Autumn Budget 2018

On Monday 29th October, Chancellor Phillip Hammond delivered his final Budget before the UK’s departure from the EU in March.

Amongst a range of funding announcements and measures, he commended my suggestion to resist lobbying to lower the threshold at which businesses have to pay VAT on all of their taxable income. Currently, when a business generates more than £85,000 in taxable income, it must register to have all of this income subject to VAT. This means that the threshold acts as a cliff edge beyond which income drops dramatically because of large payments to the Treasury. The knock-on effect of this is that businesses like hotels often close for periods in the winter to avoid going over the threshold and making a loss.

The Chancellor has been subject to lobbying urging him to drop this threshold dramatically, bringing the cliff edge closer to the incomes of many small businesses. But he commended me and the Federation for Small Business (FSB) for making the business-friendly case against this move and announced that the threshold would be frozen and protected against reductions for two years. Personally I would like to see the cliff edged addressed in a way that removes it altogether or raises it but this is an encouraging announcement given vocal support for a lowered cliff edge.

Other key measures in the Budget included an additional £400 million for schools (though I will certainly be lobbying for this figure to be built on in the future), £20.5 billion for the NHS, £28.8 billion for the improvement of major roads, £200 million for the continued full fibre broadband rollout and £1.7 billion more being committed to the rollout of Universal Credit every year. The raising of the tax free allowance to £12,500 and high rate income tax threshold to £50,000 have also been brought forward a year and the National Living Wage will rise to £8.21.

These announcements were against the backdrop of upwardly revised growth forecasts and employment forecasts, with 800,000 more jobs in 2023 than previously predicted. The Government’s borrowing target has been met three years early and the national debt was forecast to fall as a percentage of GDP in each of the next five years, meaning the Government has also met its debt target three years early.

Overall, it was a positive and forward thinking Budget. I particularly welcome the additional funding to public services, notably the reaffirmation of £20.5 billion additional NHS funding in real terms by 2023/24 and £200 million for full fibre broadband rollouts. I am glad that schools have received £400 million in additional funding but believe that this figure could have been higher and will be lobbying for more rises. Having expressed concerns to the Department for Work and Pensions, I was also happy to see action on Universal Credit, with an additional £1.7 billion a year being committed to make this important reform work.

This was a Budget for working people, with the National Living Wage raised to £8.21, business rate bills cut by a third and a 2% Digital Services Tax being introduced to ensure that major online companies finally start to foot a fair share of our tax bill. At the same time, taxes on hardworking people are being lowered and funding on public services is going up.

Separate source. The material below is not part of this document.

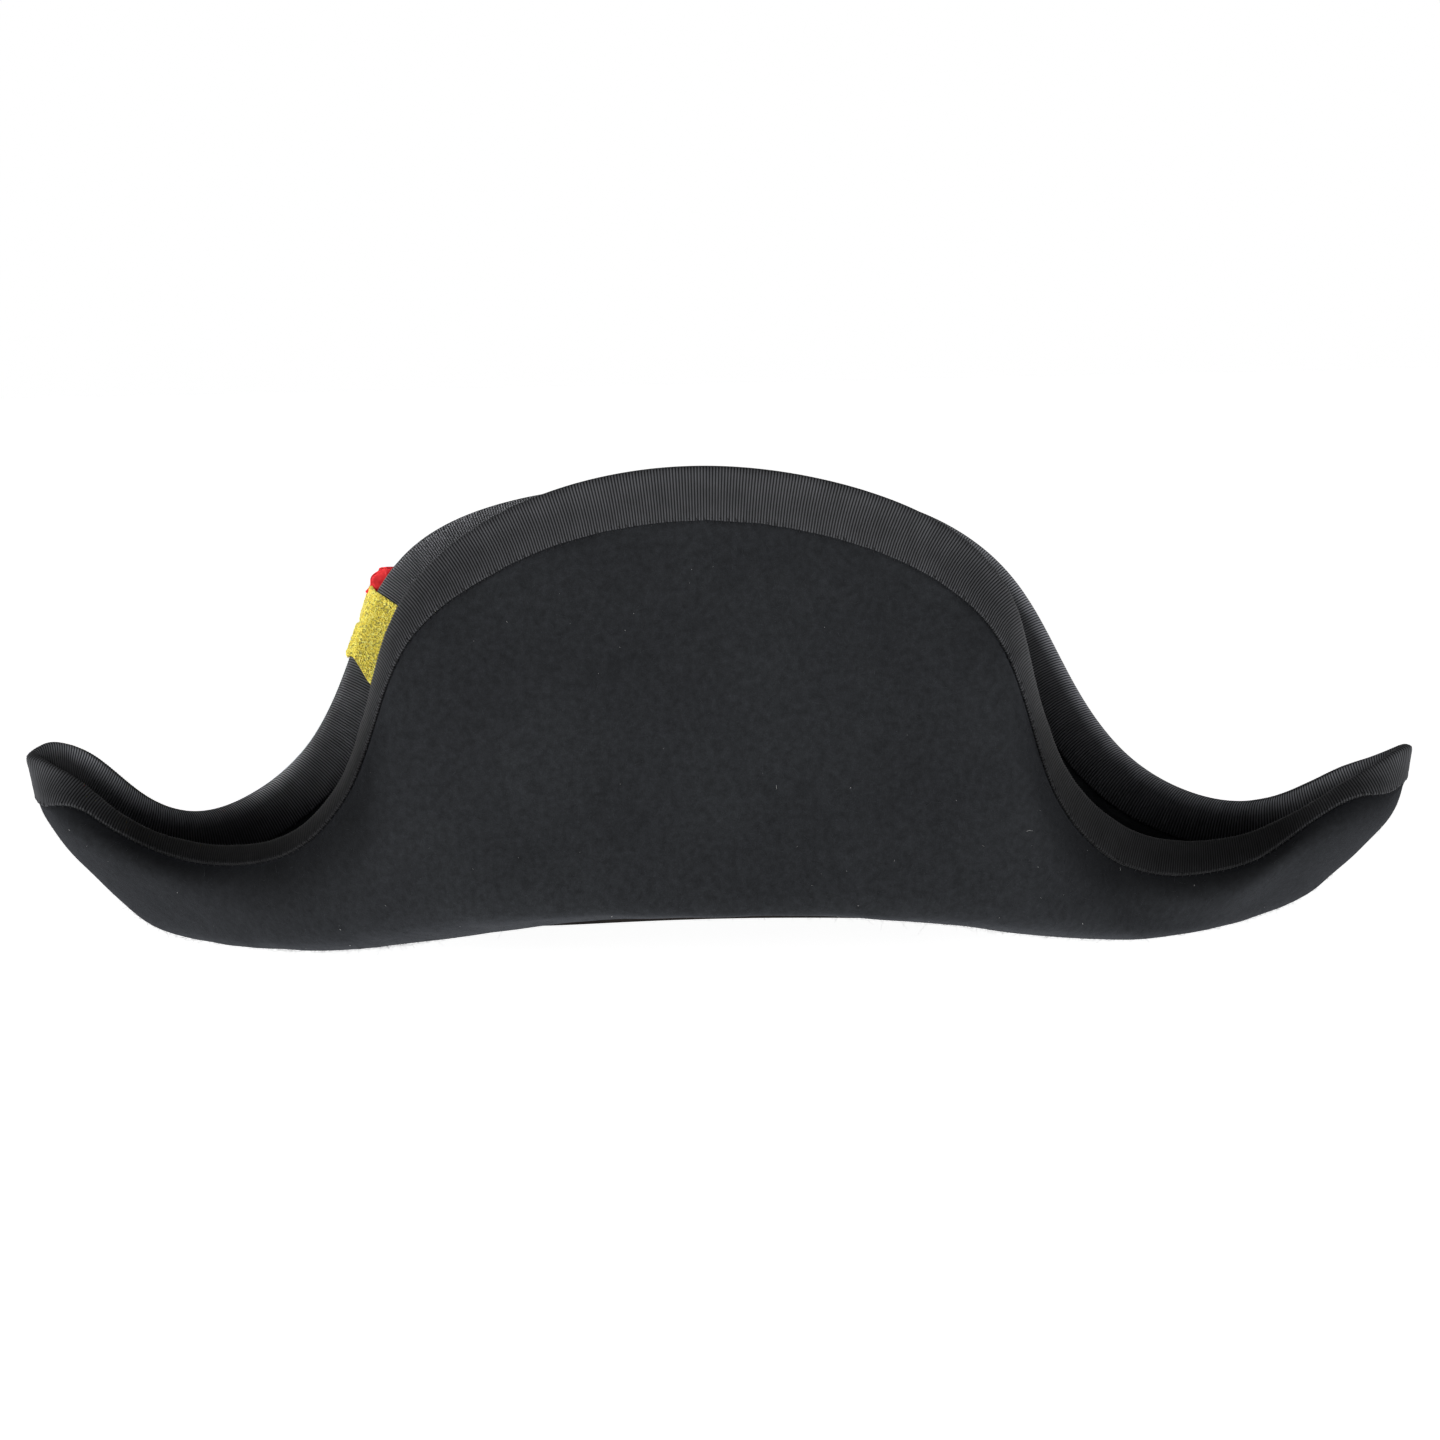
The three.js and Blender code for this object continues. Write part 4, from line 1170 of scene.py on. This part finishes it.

I am also delighted that the Chancellor has paid heed to the common sense case against lowering the VAT registration threshold for businesses. This would simply make small businesses rein in their operations at an even earlier stage in order to avoid the tax cliff edge – meaning lower output and productivity with no tangible benefit to the Treasury. I hope that the VAT registration cliff edge can be addressed more substantively in the future.

The Chancellor has always acted in businesses’ interests and I think he recognised the strength of feeling about this issue after the submissions that myself and the FSB made to him before the Budget. Our threshold is high by European standards but I think that we should celebrate and protect that rather than harming British businesses for the sake of falling into line with overly stringent thresholds elsewhere.

I was glad to play a small role in an economic plan that will be to the benefit of businesses in Worcestershire and across the country.